Among the points of inquiry:

  • Did a mistake in the rescue efforts contribute to the miner’s deaths? The mine operators may have botched the rescue by blowing clean air into the mine, where it ran into smoke and noxious fumes from the explosion heading for the surface. If that turns out to be the case, the fresh air might have forced the foul cloud back into the tiny space where the miners were huddled.
  • Why couldn’t the miners communicate with people on the surface? Not long after the accident, the CEO of International Coal Group, which owns Sago, told USA Today that the miners had an escape route but weren’t aware of it. “Sadly, they could have come out and made it to safety,” said Ben Hatfield But, he continued, the only communication was by phone over a system connected by wires, and the lines were destroyed in the blast.

Yet as far back as 1998, government and the industry knew the technology existed to permit constant contact with miners underground. On November 25, 1998, a fire occurred at the Cyprus Plateau Mining Corporation’s Willow Creek Mine, near Price, Utah. Here is how the Labor’s Department MSHA website described what happened there: “The shift foreman ordered an evacuation using a unique system which operates like a pager that was worn by some miners. This ‘PED’ system (Personal Emergency Device), allowed for constant contact with the miners, even those working in remote areas. After the accident, a text message was sent to the miners–‘mine fire-evacuate’. The 45 miners were safely evacuated in about 45 minutes.”

Similar communications systems have been more widely used in mines in Australia and elsewhere. By one estimate, the total cost of providing PEDs for workers in a mine the size of Sago would have been about $100,000.

At Thursday’s hearing, Brooklyn Democrat Major Owens sarcastically asked an MSHA official, “Is there anyone in your department assigned to keep up with the world?”

Representatives with MSHA and the National Mining Association said they were still looking for a reliable system. After the 1988 Cyprus Plateau rescue, the government came to the conclusion that the PED technology was flawed, and did not mandate its adoption.

“I started working in mines in the 1970s and was doing that for 20 years of my life,” Dennis O’Dell, head of Occupational Health and Safety for the United Mine workers, said in an interview Thursday. “The telephone system they had then is the same exact system they use at most of the sites today.”

  • Why didn’t the rescuers move faster? Had they concluded everyone was dead without actually knowing so? That would account for the seeming lack of urgency in their operations. Sago miners with firsthand knowledge of the workings of the mine, have told investigators they went to the company command site to ask permission to enter the mine and find the lost men. Permission was denied.
  • Was the safety of the mine compromised by the pipeline running over the top? That pipeline carried highly volatile natural gas across the top of a mine that used large amounts of electricity for cutting coal. Its proximity raises the possibility, however slight, that it could have contributed to the disaster. And as the Charleston Gazette has reported, the mine is close to several bore holes of abandoned gas wells. Sometimes such bore holes contain substantial  amounts of methane, which can cause an explosion if struck by mining machinery.

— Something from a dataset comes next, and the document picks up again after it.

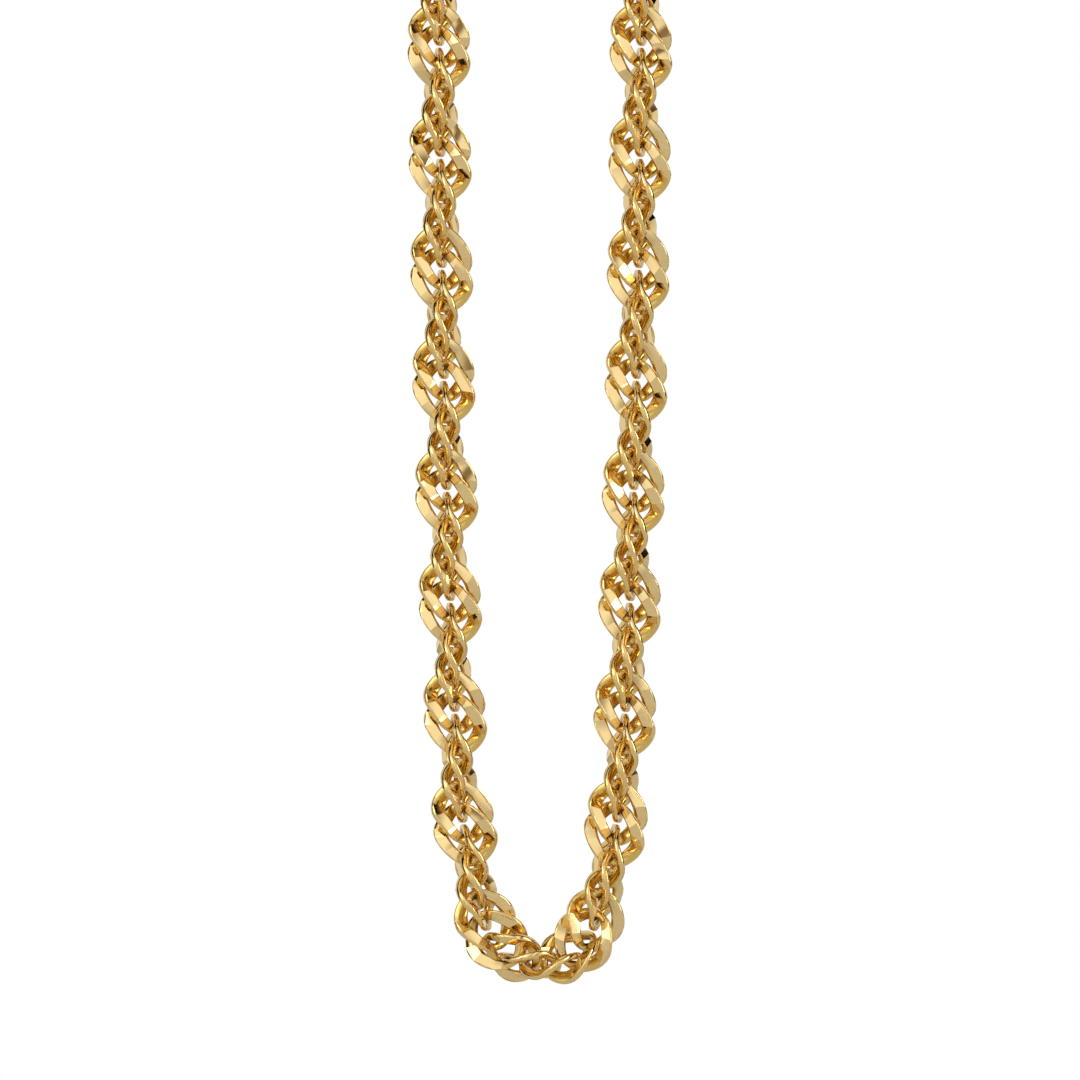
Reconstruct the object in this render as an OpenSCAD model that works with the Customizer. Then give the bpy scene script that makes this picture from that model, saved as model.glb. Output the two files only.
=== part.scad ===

Many of these wells are mapped, but some are not, and the maps aren’t always accurate.
  • Why had that part of the mine been sealed in an unusual way? Traditionally, miners use concrete blocks to seal off sections, but the accident occurred in an area where weaker blocks of fly ash had been used instead. These blocks, approved by the state inspector last December, were blown out in the explosion. Why were they approved and did they contribute to the miners’ deaths?